*DIRECTIONS*. Copy, character for character, the lines running from the one with "# Rolled along" to the one with "obj.parent = None", ends included. Leave out every other line.

*MATERIAL*.
--------

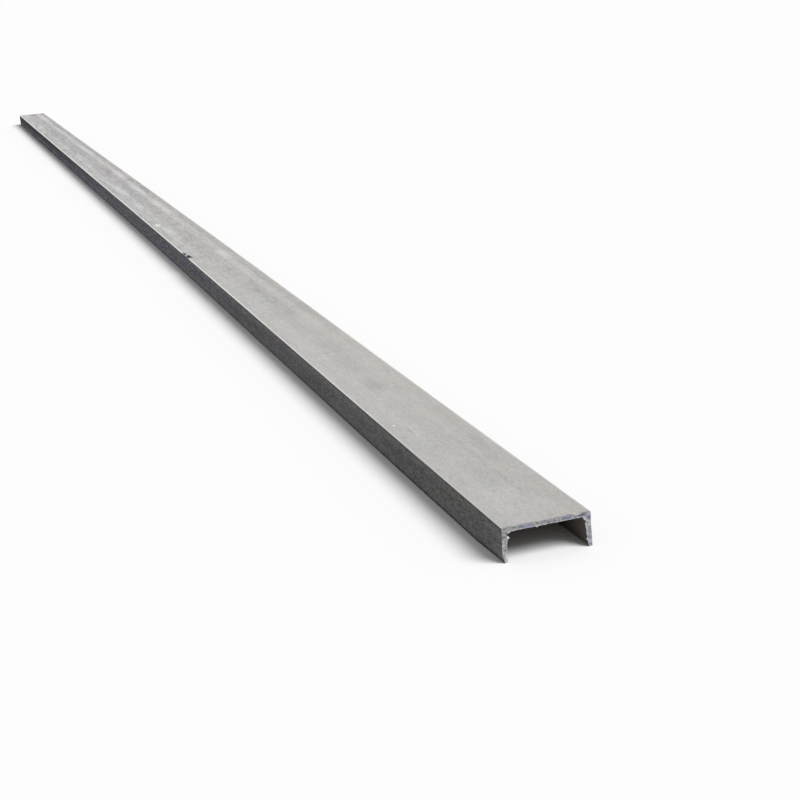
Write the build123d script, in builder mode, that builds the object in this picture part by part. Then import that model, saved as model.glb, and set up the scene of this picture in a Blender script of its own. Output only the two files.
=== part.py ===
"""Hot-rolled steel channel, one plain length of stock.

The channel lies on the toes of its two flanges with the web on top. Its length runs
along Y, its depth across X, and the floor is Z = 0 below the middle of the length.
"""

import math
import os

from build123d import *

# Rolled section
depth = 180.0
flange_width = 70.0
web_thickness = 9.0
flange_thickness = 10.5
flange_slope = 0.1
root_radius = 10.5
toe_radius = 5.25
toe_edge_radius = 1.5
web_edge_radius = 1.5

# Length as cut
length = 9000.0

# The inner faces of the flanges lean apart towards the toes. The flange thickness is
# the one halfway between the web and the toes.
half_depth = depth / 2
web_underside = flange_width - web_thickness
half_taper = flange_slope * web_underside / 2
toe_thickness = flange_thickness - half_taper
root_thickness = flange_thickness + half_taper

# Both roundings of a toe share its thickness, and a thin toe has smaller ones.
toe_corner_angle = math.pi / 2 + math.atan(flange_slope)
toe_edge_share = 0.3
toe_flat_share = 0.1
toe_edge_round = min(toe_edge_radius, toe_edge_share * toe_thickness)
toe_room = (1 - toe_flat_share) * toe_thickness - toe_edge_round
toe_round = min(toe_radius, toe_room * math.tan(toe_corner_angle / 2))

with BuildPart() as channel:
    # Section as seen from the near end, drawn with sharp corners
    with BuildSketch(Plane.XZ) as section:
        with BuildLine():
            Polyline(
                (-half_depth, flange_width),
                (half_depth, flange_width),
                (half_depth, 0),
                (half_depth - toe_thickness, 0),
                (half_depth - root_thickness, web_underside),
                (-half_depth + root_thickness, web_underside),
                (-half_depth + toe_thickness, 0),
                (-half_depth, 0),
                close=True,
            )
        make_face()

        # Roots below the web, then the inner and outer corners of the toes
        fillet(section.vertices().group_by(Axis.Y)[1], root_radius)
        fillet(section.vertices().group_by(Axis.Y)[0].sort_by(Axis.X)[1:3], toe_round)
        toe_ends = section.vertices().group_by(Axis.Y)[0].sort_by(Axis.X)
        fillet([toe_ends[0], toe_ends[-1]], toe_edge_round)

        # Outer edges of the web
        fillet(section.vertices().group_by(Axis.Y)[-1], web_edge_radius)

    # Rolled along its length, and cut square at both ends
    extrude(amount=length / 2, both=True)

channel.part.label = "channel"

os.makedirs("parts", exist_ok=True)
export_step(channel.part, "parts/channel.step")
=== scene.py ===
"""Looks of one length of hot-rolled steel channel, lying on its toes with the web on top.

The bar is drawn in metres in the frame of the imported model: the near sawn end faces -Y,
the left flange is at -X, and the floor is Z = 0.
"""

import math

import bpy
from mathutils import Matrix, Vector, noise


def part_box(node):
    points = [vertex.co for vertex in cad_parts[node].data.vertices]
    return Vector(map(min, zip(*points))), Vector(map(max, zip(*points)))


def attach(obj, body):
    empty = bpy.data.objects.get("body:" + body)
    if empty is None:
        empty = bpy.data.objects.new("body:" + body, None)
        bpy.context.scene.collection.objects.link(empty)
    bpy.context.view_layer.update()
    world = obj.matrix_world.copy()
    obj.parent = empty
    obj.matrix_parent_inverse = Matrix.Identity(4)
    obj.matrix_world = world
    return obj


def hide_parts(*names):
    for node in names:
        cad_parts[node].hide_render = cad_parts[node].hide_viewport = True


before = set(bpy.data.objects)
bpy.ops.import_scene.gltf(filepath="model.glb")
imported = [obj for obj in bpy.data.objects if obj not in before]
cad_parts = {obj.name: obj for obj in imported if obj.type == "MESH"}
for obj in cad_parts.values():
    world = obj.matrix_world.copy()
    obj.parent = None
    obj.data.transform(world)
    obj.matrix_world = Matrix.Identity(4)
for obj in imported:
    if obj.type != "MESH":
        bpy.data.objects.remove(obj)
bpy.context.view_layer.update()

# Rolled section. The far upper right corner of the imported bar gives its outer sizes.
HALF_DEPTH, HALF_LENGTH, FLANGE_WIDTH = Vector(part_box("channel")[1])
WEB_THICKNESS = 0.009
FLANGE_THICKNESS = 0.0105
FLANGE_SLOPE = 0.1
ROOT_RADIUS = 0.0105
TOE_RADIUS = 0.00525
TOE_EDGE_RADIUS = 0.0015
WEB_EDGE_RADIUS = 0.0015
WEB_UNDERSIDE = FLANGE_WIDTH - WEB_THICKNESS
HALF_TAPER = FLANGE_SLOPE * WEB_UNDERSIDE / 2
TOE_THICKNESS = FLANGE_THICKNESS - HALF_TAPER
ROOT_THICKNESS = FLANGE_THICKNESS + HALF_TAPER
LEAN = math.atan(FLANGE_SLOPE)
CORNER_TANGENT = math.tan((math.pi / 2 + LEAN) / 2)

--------

*EXERCISE OUTPUT*.
    # Rolled along its length, and cut square at both ends
    extrude(amount=length / 2, both=True)

channel.part.label = "channel"

os.makedirs("parts", exist_ok=True)
export_step(channel.part, "parts/channel.step")
=== scene.py ===
"""Looks of one length of hot-rolled steel channel, lying on its toes with the web on top.

The bar is drawn in metres in the frame of the imported model: the near sawn end faces -Y,
the left flange is at -X, and the floor is Z = 0.
"""

import math

import bpy
from mathutils import Matrix, Vector, noise


def part_box(node):
    points = [vertex.co for vertex in cad_parts[node].data.vertices]
    return Vector(map(min, zip(*points))), Vector(map(max, zip(*points)))


def attach(obj, body):
    empty = bpy.data.objects.get("body:" + body)
    if empty is None:
        empty = bpy.data.objects.new("body:" + body, None)
        bpy.context.scene.collection.objects.link(empty)
    bpy.context.view_layer.update()
    world = obj.matrix_world.copy()
    obj.parent = empty
    obj.matrix_parent_inverse = Matrix.Identity(4)
    obj.matrix_world = world
    return obj


def hide_parts(*names):
    for node in names:
        cad_parts[node].hide_render = cad_parts[node].hide_viewport = True


before = set(bpy.data.objects)
bpy.ops.import_scene.gltf(filepath="model.glb")
imported = [obj for obj in bpy.data.objects if obj not in before]
cad_parts = {obj.name: obj for obj in imported if obj.type == "MESH"}
for obj in cad_parts.values():
    world = obj.matrix_world.copy()
    obj.parent = None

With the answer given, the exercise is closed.